## Work required
From the line containing "imported = [obj" through the line containing "scene = bpy.context.scene", retype each line exactly; include both end lines and nothing beyond them.

— start Data entries —

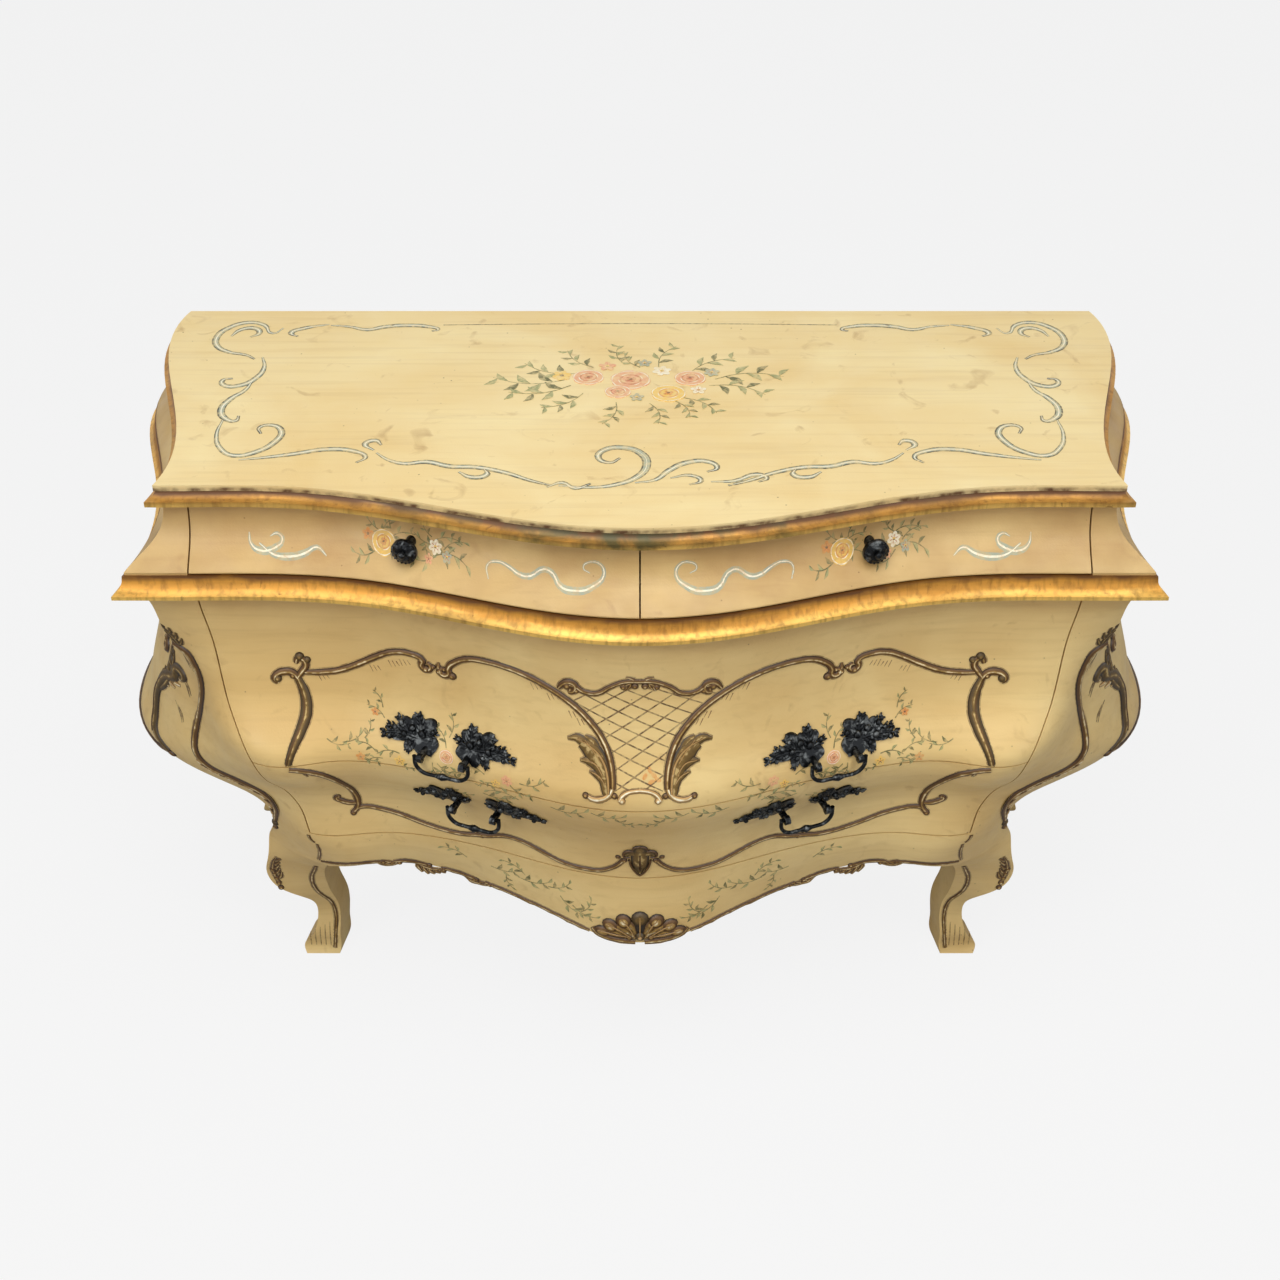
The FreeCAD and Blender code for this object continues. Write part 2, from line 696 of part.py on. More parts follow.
def rear_leg_corners(z):
    """Rear leg's section at a height, flush with the back."""
    levels = list(reversed(REAR_LEG))
    heights = [size(f"{level}_height") for level in levels]
    outer, inner, front = (fair(heights, [size(f"{level}_{key}") for level in levels], z)
                           for key in REAR_LEG_KEYS[1:])
    return [Vector(outer, BACK - front, z), Vector(inner, BACK - front, z),
            Vector(inner, BACK, z), Vector(outer, BACK, z)]


LEG_SECTIONS = 10


def leg_solid(name, corners, top):
    """Cabriole leg from the floor to a height."""
    heights = [top * step / LEG_SECTIONS for step in range(LEG_SECTIONS + 1)]
    return feature(name, section_loft(heights, corners))


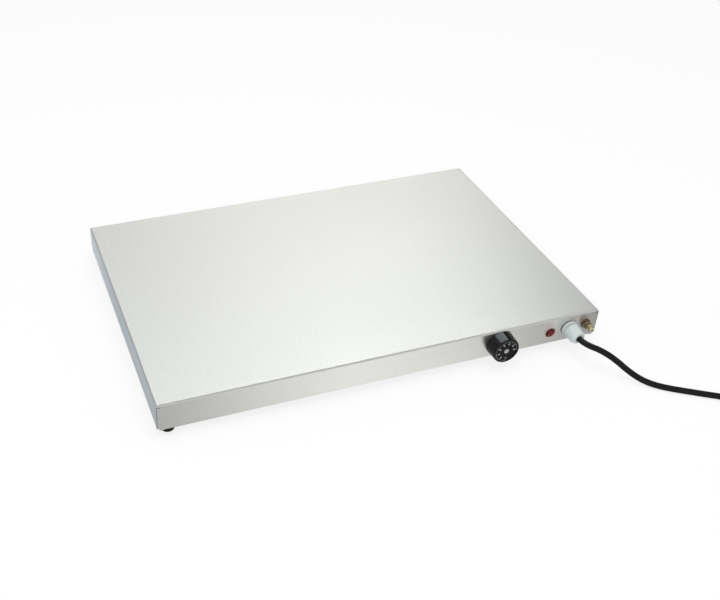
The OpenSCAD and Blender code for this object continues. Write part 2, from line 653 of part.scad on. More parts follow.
// Three-way terminal block on the base plate
block_x = 196;
block_y = y_front + 48;
block_w = 36;
way_pitch = 11;
way_xs = [for (i = [-1, 0, 1]) block_x + i * way_pitch];
z_way = z_low + 8;
module terminal_block() color("ivory") difference() {
    union() {
        translate([block_x, block_y, z_low]) rounded_plate(block_w, 20, 2, 6);
        for (x = way_xs) translate([x, block_y, z_low + 5]) rounded_plate(8.6, 17, 1.5, 10);
    }
    for (x = way_xs) {
        translate([x, block_y + 10, z_way]) rotate([90, 0, 0]) cylinder(h = 20, r = 2.75);
        translate([x, block_y, z_way + 2.5]) cylinder(h = 10, r = 2.4);
    }
}
module terminal_inserts() color("goldenrod") for (x = way_xs) {
    translate([x, block_y + 8, z_way]) rotate([90, 0, 0]) washer(2.7, 1.65, 16);
    translate([x, block_y, z_way + 2.7]) cylinder(h = 2.6, r = 2.1);
}

// Leads, grouped by colour. Each runs from point to point with rounded corners.
lead_r = 1.4;
module lead(p, first, last) tube(p, lead_r, 6, first, last);
block_front = block_y - 8;
block_rear = block_y + 8;
thermo_rear = y_thermostat + thermostat_d + 5;
pin_y = leg_front - 50 - 20;
module live_leads() color("saddlebrown") {
    lead([[gland_x - 2, cord_inner_end, control_z], [254, -151, 30], [244, -148, 27], [222, -150, 22.5],
        [212, -156, 20.5], [way_xs[2] + 0.5, -155.5, 19], [way_xs[2], -151, z_way],
        [way_xs[2], block_front, z_way]], [0, 1, 0], [0, 1, 0]);
    lead([[way_xs[2], block_rear, z_way], [way_xs[2] - 1, -126, z_way], [196, -122, 24], [180, -124, 26],
        [169, -134, 23.5], [knob_x + 15, thermo_rear + 3, 23]], [0, 1, 0], [0, -1, 0]);
    lead([[knob_x + 15, thermo_rear + 3, 37], [170, -138, 38], [190, -127, 39], [216, -124, 40],
        [236, -128, 41], [-leg_x0, pin_y - 8, 41], [-leg_x0, pin_y - 1, z_element]],
        [0, 1, 0], [0, 1, 1]);
}
module neutral_leads() color("royalblue") {
    lead([[gland_x + 2, cord_inner_end, control_z - 1.4], [258, -150, 26], [246, -146, 21], [228, -151, 18],
        [212, -160.5, 17], [200, -162, 17], [way_xs[1] + 0.3, -158, 17.8], [way_xs[1], -152.5, z_way],
        [way_xs[1], block_front, z_way]], [0, 1, 0], [0, 1, 0]);
    lead([[way_xs[1], block_rear, z_way], [way_xs[1], -127, 17.9], [192, -119, 19], [180, -117, 19],
        [160, -119, 17], [120, -121, 15], [0, -121, 15], [-120, -121, 15], [-210, -121, 17],
        [-236, -124, 24], [leg_x0, -136, 34], [leg_x0, pin_y - 8, 39],
        [leg_x0, pin_y - 1, z_element]], [0, 1, 0], [0, 1, 1]);
}
module earth_leads() color("yellowgreen") {
    lead([[gland_x, cord_inner_end, control_z + 2.3], [256, -149, 32], [248, -141, 27], [232, -143, 18],
        [218, -155, 13.2], [204, -165.5, 12.9], [190, -166, 13.4], [way_xs[0] + 0.3, -161, 16],
        [way_xs[0], -154, z_way], [way_xs[0], block_front, z_way]], [0, 1, 0], [0, 1, 0]);
    // From the block to the lug on the bonding terminal
    y_lug = y_inner + 5.1;
    lead([[way_xs[0], block_rear, z_way], [way_xs[0], -127, 17], [187, -121, 13], [196, -117, 12.6],
        [240, -118, 12.6], [268, -134, 13], [bond_x - 4, -155, 13.6], [bond_x - 4, -172, 13.6],
        [bond_x - 1.5, y_lug + 1, 13.8], [bond_x, y_lug, 15.2], [bond_x, y_lug, bond_z - 15]],
        [0, 1, 0], [0, 0, 1]);
}

// Stored coil, tie, tail and plug
module supply_cord() color([0.05, 0.05, 0.05]) tube(supply_path, cord_r, 10, [0, -1, 0], coil_start_dir);
module cord_coil() color([0.05, 0.05, 0.05]) tube(coil_path, cord_r, 6, coil_start_dir, coil_end_dir);
module cord_tail() color([0.05, 0.05, 0.05]) tube(tail_path, cord_r, 10, coil_end_dir, [0, 1, 0]);
// The tie goes round all the turns where they lie flat on each other
tie_angle = 100;
tie_t = 0.8;
tie_gap = 0.25;
tie_corner = 4;
tie_turns = [for (n = [0 : 3]) coil_at((tie_angle - coil_entry + 360) / 360 + n)];
tie_radii = [for (p = tie_turns) norm([p[0] - coil_x, p[1] - coil_y])];
module tie_2d(w, h) {
    square([w - 2 * tie_corner, h], center = true);
    square([w, h - 2 * tie_corner], center = true);
    for (sx = [-1, 1]) for (sy = [-1, 1])
        translate([sx * (w / 2 - tie_corner), sy * (h / 2 - tie_corner)]) circle(tie_corner);
}
module cord_tie() color([0.1, 0.1, 0.1]) {
    mid_r = (min(tie_radii) + max(tie_radii)) / 2;
    w = max(tie_radii) - min(tie_radii) + cord_d + 4 * tie_gap;
    h = coil_pitch + cord_d + 2 * tie_gap;
    translate([coil_x + mid_r * cos(tie_angle), coil_y + mid_r * sin(tie_angle),
        coil_z + coil_pitch / 2]) rotate([90, 0, tie_angle]) translate([0, 0, -3])
        linear_extrude(6) difference() {
            tie_2d(w + 2 * tie_t, h + 2 * tie_t);
            tie_2d(w, h);
        }
}

// Two-pin plug with side earthing contacts, lying on the floor with its pins along +Y
plug_r = 19.3;
plug_face = plug_back + 34;
pin_spacing = 19;
module plug_body() color([0.05, 0.05, 0.05]) translate([plug_x, plug_back, plug_z])
    rotate([-90, 0, 0]) difference() {
        union() {
            // Strain relief, shoulder, grip and the full round of the face
            translate([0, 0, -24]) cylinder(h = 26, r1 = 5.4, r2 = 7.6);
            translate([0, 0, 2]) cylinder(h = 10, r1 = 7.6, r2 = 15);
            translate([0, 0, 12]) cylinder(h = 8, r1 = 15, r2 = plug_r);
            translate([0, 0, 20]) cylinder(h = 14, r = plug_r);
        }
        // Flats and contact slots on both sides
        for (s = [-1, 1]) {
            translate([-30, s * 27 - 10, 21]) cube([60, 20, 30]);
            translate([-2.6, s * 16.2 - 1.4, 14]) cube([5.2, 2.8, 30]);
        }
        // Ribs of the strain relief are the ridges between these grooves
        for (z = [-21, -16, -11, -6]) translate([0, 0, z]) difference() {
            cylinder(h = 2, r = 9);
            translate([0, 0, -1]) cylinder(h = 4, r = 4.9 + (z + 24) * 0.06);
        }
        translate([0, 0, -25]) cylinder(h = 1, r = 6);
        for (s = [-1, 1]) translate([s * pin_spacing / 2, 0, 24]) cylinder(h = 20, r = 2);
        translate([0, 5.5, 20]) cylinder(h = 20, r = 2.4);
    }
module plug_pins() color("silver") for (s = [-1, 1])
    translate([plug_x + s * pin_spacing / 2, plug_face - 10, plug_z]) rotate([-90, 0, 0]) {
        cylinder(h = 10, r = 2);
        translate([0, 0, 10]) cylinder(h = 17.4, r = 2.4);
        translate([0, 0, 27.4]) cylinder(h = 1.6, r1 = 2.4, r2 = 1.4);
    }
module plug_contacts() color("silver") for (s = [-1, 1])
    translate([plug_x - 2.4, plug_back + 14, plug_z + s * 16.2 - 0.5]) cube([4.8, 20, 1]);

casing();
weld_studs();
base_plate();
base_screws();
foot_front_left();
foot_front_right();
foot_back_left();
foot_back_right();
foot_screws();
foot_washers();
foot_nuts();
heat_spreader();
heating_element();
element_seals();
element_pins();
clamp_bars();
clamp_nuts();
tray_nuts();
insulation();
insulation_tray();
thermostat_body();
thermostat_plate();
thermostat_tabs();
thermostat_screws();
thermostat_shaft();
sensor_bulb();
bulb_clip();
capillary();
knob();
knob_spring();
knob_cap();
lamp_lens();
lamp_bezel();
lamp_body();
lamp_clip();
lamp_tabs();
gland_body();
gland_nut();
gland_seal();
gland_gasket();
gland_locknut();
cord_end();
bond_stud();
bond_nuts();
bond_washers();
bond_lug();
terminal_block();
terminal_inserts();
live_leads();
neutral_leads();
earth_leads();
supply_cord();
cord_coil();
cord_tail();
cord_tie();
plug_body();
plug_pins();
plug_contacts();
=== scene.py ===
"""Looks for the electric food warmer tray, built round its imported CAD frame."""
import json
import math

import bmesh
import bpy
from mathutils import Matrix, Vector


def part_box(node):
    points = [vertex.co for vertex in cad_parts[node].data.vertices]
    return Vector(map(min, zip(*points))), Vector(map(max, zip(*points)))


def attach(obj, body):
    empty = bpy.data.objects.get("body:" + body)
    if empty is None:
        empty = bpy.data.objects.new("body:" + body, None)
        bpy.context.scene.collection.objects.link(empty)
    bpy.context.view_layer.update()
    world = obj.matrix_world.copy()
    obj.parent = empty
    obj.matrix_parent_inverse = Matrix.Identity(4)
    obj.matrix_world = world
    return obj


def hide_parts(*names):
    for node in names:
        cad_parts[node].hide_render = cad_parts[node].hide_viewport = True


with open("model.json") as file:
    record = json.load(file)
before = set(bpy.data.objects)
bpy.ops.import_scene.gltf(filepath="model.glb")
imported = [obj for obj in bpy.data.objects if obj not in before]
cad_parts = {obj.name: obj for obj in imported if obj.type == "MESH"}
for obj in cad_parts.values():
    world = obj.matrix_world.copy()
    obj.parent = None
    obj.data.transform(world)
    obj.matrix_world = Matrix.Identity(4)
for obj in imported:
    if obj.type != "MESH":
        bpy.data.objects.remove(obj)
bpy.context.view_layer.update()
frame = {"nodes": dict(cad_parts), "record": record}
nodes = frame["nodes"]
scene = bpy.context.scene

MM = 0.001
# Centres of the front's fittings, on the outer face of the front panel
FRONT_Y = -0.1875
KNOB = Vector((0.1535, FRONT_Y, 0.030))
LAMP = Vector((0.228, FRONT_Y, 0.030))
BOND = Vector((0.2825, FRONT_Y, 0.032))

# ---------------------------------------------------------------- camera
CAMERA_AZIMUTH, CAMERA_ELEVATION, CAMERA_ROLL = (math.radians(a) for a in (-21.582, 36.714, 2.251))
CAMERA_PLACE = Vector((-0.46074, -1.03133, 0.84051))


def add_camera():
    """The photograph's camera, fitted to the casing's straight edges."""
    az, el, roll = CAMERA_AZIMUTH, CAMERA_ELEVATION, CAMERA_ROLL
    back = Vector((math.sin(az) * math.cos(el), -math.cos(az) * math.cos(el), math.sin(el)))
    right = Vector((math.cos(az), math.sin(az), 0))
    up = back.cross(right)
    axes = (math.cos(roll) * right + math.sin(roll) * up,
            -math.sin(roll) * right + math.cos(roll) * up, back)
    camera = bpy.data.objects.new("camera", bpy.data.cameras.new("camera"))
    scene.collection.objects.link(camera)
    camera.matrix_world = Matrix.Translation(CAMERA_PLACE) @ Matrix(axes).transposed().to_4x4()
    camera.data.lens = 49.98
    camera.data.sensor_width = 36
    camera.data.shift_x = 0.0833
    camera.data.clip_start = 0.01
    scene.camera = camera


add_camera()

# ---------------------------------------------------------------- supply cord
CORD_D = 8 * MM
# The coil, in mm and degrees, as in part.scad
COIL_CENTRE = (486, -342)
COIL_ENTRY, COIL_PITCH, COIL_Z, COIL_TURNS, COIL_R = 233, 8.6, 5.1, 4.353, 53
COIL_POINTS_A_TURN = 24
# Straight lead into and out of the coil
COIL_LEAD = 8
# From the gland to the coil, and from the coil to the plug, in mm
ROUTE = [
    (257.5, -212.5, 30), (258.6, -221.4, 30.6), (262.4, -231.6, 31.2), (268.8, -240.8, 31),
    (277, -250.6, 28), (286, -261, 22.2), (295, -270.5, 14.8), (304, -281.3, 9.2), (313, -291, 6),
    (323, -300, 4.6), (335, -309, 4.2), (350, -319, 4.2), (368, -330.5, 4.2), (388, -343, 4.2),
    (408, -355.5, 4.3), (428, -368.5, 4.6)]
TAIL = [(541.2, -322, 13.9), (541.3, -308, 14.9), (540.9, -292, 16.8), (540.3, -275, 18.9),
        (540, -260, 19.5)]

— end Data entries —

## Output for this task
imported = [obj for obj in bpy.data.objects if obj not in before]
cad_parts = {obj.name: obj for obj in imported if obj.type == "MESH"}
for obj in cad_parts.values():
    world = obj.matrix_world.copy()
    obj.parent = None
    obj.data.transform(world)
    obj.matrix_world = Matrix.Identity(4)
for obj in imported:
    if obj.type != "MESH":
        bpy.data.objects.remove(obj)
bpy.context.view_layer.update()
frame = {"nodes": dict(cad_parts), "record": record}
nodes = frame["nodes"]
scene = bpy.context.scene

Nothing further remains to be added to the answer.